Written problem: Using the listing below, please gather every line containing the word "More".

Rows:
◇ ◇ ◇ ◇

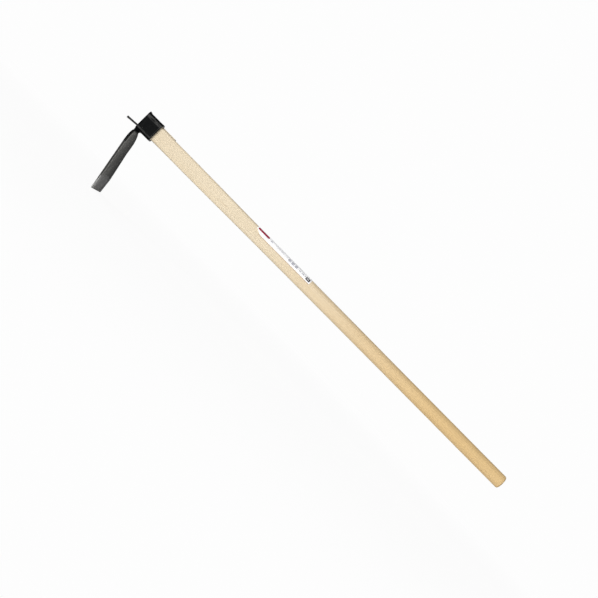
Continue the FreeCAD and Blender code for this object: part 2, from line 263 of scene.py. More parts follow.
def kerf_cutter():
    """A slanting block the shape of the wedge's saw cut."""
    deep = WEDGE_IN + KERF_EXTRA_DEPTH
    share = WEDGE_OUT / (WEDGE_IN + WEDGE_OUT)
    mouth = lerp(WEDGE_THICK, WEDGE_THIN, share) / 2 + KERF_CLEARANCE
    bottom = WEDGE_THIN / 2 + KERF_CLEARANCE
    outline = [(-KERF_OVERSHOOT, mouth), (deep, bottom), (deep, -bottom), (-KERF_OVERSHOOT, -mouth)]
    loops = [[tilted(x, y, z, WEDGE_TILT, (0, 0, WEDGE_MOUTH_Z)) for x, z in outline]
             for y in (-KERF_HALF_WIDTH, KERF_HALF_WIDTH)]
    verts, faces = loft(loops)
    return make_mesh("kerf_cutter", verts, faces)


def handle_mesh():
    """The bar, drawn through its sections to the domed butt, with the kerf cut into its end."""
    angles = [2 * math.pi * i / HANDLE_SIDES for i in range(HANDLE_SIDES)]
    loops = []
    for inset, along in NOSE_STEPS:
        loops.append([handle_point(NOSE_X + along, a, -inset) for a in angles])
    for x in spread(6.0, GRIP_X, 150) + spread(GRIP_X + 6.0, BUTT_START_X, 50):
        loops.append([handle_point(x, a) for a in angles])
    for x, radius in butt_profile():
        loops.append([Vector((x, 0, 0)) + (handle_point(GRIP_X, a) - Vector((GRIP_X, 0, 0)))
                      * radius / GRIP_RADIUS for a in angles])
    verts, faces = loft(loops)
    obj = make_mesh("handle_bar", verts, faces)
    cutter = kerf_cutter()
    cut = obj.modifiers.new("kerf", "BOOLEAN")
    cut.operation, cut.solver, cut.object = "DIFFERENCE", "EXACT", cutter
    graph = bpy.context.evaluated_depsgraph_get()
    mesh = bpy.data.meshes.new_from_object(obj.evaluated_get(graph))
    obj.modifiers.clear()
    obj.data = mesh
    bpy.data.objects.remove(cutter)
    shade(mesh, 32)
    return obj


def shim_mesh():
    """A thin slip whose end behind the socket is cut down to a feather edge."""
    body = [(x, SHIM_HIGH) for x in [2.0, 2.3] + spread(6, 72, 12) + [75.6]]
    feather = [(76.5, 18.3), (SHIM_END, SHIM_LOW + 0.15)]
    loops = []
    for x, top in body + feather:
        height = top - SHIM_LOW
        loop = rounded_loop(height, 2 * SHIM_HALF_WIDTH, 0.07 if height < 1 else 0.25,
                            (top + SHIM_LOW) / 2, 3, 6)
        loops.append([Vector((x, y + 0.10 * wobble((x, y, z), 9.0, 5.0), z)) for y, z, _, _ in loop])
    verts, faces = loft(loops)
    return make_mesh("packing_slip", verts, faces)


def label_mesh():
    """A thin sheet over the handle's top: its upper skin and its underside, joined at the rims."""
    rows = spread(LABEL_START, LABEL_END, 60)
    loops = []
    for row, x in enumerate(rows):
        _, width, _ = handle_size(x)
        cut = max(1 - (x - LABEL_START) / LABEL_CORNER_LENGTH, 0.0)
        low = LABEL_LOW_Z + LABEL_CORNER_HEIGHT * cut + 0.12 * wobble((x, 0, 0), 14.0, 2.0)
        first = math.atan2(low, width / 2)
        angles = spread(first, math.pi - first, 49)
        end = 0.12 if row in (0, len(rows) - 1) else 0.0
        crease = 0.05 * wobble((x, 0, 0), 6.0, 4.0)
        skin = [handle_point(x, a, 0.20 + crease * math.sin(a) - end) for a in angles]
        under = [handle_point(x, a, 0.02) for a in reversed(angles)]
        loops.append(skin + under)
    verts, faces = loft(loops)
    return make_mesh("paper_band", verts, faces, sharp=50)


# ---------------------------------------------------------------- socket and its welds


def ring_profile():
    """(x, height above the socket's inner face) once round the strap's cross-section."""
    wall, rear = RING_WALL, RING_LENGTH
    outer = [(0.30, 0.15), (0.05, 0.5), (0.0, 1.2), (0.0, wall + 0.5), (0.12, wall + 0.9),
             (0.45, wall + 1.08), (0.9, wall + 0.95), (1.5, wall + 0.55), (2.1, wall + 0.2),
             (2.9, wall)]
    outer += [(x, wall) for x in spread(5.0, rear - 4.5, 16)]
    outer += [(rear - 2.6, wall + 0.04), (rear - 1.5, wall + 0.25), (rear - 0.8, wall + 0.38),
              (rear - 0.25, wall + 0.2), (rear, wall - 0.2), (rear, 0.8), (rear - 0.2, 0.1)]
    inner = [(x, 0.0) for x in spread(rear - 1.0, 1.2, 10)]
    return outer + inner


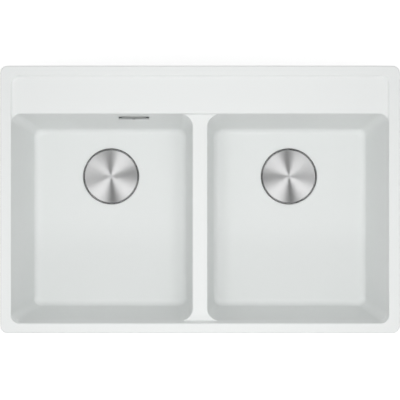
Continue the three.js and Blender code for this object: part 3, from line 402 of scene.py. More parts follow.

◇ ◇ ◇ ◇

Task solution:
Continue the FreeCAD and Blender code for this object: part 2, from line 263 of scene.py. More parts follow.
Continue the three.js and Blender code for this object: part 3, from line 402 of scene.py. More parts follow.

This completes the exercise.